* **Given problem**
Within the data that follows, set down exactly the lines from the one containing "obj.parent = None" through the one containing "obj.matrix_parent_inverse = Matrix.Identity(4)", both ends included.

* **Source data**
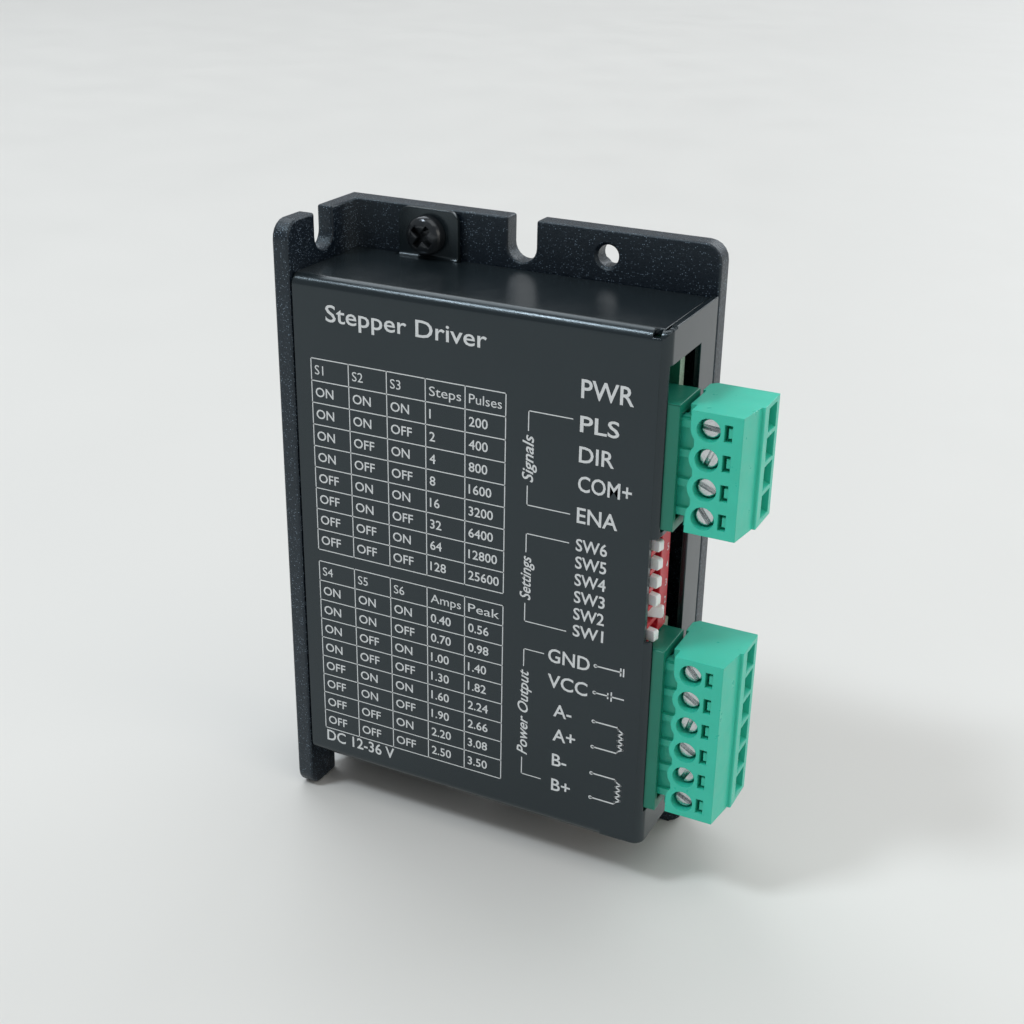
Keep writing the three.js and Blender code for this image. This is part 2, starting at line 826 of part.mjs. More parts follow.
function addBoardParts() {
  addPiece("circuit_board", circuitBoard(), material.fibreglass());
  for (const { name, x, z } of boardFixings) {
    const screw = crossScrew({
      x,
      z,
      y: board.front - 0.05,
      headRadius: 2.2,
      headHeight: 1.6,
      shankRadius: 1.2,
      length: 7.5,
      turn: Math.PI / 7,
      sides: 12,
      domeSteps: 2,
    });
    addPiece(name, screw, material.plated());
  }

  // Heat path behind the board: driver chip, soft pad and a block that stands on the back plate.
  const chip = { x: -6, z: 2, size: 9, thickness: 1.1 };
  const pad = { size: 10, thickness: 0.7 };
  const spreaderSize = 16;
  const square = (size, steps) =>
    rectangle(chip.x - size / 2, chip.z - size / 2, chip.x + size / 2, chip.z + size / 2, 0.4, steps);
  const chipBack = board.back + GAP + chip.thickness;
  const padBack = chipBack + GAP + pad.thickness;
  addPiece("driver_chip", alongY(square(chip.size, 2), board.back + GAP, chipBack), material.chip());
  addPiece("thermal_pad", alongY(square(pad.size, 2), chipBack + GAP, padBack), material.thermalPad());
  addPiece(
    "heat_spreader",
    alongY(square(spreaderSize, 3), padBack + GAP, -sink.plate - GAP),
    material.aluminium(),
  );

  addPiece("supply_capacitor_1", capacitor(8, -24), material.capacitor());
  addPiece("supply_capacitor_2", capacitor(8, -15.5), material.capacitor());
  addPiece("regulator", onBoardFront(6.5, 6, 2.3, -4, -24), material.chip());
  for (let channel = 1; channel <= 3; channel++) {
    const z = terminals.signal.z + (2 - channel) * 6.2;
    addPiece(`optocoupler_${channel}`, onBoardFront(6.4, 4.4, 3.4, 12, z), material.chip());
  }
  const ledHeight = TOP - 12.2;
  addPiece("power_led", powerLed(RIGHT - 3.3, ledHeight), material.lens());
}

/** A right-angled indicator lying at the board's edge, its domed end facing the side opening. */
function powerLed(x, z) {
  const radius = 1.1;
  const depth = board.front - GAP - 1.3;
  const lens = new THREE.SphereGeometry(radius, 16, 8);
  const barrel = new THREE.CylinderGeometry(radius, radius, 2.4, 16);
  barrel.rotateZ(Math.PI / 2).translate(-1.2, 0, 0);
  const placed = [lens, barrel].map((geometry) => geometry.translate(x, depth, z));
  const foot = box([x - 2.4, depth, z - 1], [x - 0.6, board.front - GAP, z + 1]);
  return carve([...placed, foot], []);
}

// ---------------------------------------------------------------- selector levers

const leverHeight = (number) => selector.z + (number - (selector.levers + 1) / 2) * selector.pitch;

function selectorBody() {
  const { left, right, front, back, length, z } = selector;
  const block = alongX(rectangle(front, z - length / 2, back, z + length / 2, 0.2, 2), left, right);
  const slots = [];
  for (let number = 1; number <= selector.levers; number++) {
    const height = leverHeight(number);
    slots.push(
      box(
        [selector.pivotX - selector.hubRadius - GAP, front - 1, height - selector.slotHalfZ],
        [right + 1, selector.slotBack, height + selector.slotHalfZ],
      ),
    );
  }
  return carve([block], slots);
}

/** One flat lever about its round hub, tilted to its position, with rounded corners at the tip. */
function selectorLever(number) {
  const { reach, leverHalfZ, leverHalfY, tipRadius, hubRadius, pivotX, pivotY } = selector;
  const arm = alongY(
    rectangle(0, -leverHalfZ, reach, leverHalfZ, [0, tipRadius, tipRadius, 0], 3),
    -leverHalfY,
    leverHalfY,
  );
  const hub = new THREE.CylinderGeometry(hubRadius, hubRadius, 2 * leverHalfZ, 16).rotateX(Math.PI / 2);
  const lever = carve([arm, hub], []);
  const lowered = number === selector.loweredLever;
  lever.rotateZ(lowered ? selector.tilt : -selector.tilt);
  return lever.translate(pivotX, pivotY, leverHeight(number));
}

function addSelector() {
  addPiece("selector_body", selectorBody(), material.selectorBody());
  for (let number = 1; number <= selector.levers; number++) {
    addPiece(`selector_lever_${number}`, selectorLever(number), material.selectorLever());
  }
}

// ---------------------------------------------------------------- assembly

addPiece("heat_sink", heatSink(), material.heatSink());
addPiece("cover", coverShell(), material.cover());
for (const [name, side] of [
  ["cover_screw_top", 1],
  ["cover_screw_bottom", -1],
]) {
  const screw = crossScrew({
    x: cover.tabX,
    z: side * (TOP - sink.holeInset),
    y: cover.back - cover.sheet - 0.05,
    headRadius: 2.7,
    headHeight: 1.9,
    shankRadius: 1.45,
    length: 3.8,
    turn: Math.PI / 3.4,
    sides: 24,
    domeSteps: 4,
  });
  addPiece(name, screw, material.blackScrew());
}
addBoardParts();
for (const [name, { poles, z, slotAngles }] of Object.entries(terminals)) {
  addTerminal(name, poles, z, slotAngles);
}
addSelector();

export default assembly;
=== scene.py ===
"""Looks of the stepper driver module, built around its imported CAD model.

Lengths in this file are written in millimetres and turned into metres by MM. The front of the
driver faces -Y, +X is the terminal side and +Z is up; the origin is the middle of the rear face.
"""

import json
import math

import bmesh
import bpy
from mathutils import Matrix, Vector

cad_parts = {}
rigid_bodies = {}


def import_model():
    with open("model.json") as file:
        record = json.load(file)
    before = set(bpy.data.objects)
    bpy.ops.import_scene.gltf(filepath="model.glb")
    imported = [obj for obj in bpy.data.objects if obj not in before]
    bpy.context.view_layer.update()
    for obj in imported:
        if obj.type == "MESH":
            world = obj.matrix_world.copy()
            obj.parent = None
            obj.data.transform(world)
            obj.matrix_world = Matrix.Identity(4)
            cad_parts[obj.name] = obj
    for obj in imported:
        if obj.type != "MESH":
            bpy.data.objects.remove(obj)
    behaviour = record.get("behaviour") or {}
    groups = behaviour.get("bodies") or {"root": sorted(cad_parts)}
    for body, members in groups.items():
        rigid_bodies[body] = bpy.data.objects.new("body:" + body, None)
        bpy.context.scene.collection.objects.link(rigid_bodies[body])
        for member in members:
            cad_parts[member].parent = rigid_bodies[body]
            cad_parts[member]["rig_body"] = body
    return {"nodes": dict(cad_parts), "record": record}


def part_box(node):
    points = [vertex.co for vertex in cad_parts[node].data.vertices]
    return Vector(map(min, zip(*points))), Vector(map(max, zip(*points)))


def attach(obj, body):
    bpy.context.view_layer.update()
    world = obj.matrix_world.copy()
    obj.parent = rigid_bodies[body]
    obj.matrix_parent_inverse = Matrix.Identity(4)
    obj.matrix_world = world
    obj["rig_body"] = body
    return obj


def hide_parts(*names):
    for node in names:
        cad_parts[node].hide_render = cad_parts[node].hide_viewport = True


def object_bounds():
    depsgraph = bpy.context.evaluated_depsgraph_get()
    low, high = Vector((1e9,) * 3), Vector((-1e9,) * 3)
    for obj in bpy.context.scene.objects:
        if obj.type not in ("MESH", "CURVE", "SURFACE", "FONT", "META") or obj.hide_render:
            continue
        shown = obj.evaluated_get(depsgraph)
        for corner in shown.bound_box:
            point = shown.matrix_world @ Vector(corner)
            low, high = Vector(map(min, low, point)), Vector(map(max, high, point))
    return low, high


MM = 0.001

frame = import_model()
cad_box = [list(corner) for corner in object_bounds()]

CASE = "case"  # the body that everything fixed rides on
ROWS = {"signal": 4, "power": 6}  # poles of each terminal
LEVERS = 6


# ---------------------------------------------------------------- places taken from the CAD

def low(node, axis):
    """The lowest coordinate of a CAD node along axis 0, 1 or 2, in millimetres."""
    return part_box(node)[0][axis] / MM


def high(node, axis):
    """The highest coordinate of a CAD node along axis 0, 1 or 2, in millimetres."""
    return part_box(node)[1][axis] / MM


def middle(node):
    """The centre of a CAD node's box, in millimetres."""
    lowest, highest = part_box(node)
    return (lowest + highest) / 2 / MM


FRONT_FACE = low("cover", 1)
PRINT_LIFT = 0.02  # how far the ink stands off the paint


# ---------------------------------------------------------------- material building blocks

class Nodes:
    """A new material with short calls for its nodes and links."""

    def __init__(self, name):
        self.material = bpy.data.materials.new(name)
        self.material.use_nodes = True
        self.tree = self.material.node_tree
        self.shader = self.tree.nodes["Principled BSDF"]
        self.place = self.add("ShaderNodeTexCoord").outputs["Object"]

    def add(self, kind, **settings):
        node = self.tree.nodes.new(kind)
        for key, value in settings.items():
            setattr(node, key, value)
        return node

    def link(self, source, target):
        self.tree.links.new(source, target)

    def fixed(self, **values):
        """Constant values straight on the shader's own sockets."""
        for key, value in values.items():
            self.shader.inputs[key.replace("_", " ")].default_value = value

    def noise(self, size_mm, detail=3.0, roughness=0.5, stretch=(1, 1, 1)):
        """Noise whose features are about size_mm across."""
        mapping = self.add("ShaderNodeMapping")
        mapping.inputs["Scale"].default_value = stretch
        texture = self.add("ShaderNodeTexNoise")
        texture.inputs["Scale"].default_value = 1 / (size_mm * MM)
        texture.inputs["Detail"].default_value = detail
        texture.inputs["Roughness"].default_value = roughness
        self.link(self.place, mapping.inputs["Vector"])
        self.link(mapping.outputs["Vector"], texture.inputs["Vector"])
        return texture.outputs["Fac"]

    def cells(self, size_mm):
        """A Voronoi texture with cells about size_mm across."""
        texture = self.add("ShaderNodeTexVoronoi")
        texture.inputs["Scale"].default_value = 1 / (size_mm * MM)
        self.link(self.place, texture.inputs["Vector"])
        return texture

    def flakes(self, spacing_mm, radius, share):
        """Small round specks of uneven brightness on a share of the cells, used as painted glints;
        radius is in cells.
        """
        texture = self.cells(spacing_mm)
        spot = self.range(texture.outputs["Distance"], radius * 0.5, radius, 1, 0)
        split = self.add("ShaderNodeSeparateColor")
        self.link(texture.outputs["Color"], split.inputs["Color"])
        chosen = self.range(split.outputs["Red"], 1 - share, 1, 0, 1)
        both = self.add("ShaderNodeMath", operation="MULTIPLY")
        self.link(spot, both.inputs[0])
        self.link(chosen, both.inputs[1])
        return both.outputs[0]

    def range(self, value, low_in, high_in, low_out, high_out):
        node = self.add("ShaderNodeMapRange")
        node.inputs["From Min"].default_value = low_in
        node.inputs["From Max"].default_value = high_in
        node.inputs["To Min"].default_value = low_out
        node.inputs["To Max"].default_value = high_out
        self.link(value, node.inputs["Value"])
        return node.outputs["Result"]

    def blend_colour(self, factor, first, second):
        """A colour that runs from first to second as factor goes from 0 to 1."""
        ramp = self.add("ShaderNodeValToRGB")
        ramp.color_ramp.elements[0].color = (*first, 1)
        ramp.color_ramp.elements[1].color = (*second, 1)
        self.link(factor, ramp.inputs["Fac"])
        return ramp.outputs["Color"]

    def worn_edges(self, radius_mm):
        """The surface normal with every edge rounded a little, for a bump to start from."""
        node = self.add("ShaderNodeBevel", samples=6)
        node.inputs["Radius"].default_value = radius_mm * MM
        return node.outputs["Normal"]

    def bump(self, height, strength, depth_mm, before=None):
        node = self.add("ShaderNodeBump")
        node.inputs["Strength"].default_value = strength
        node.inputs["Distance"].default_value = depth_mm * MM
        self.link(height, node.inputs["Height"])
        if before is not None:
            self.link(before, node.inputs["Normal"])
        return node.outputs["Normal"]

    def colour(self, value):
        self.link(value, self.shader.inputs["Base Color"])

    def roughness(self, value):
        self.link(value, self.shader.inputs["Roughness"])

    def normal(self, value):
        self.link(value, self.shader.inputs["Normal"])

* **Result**
            obj.parent = None
            obj.data.transform(world)
            obj.matrix_world = Matrix.Identity(4)
            cad_parts[obj.name] = obj
    for obj in imported:
        if obj.type != "MESH":
            bpy.data.objects.remove(obj)
    behaviour = record.get("behaviour") or {}
    groups = behaviour.get("bodies") or {"root": sorted(cad_parts)}
    for body, members in groups.items():
        rigid_bodies[body] = bpy.data.objects.new("body:" + body, None)
        bpy.context.scene.collection.objects.link(rigid_bodies[body])
        for member in members:
            cad_parts[member].parent = rigid_bodies[body]
            cad_parts[member]["rig_body"] = body
    return {"nodes": dict(cad_parts), "record": record}


def part_box(node):
    points = [vertex.co for vertex in cad_parts[node].data.vertices]
    return Vector(map(min, zip(*points))), Vector(map(max, zip(*points)))


def attach(obj, body):
    bpy.context.view_layer.update()
    world = obj.matrix_world.copy()
    obj.parent = rigid_bodies[body]
    obj.matrix_parent_inverse = Matrix.Identity(4)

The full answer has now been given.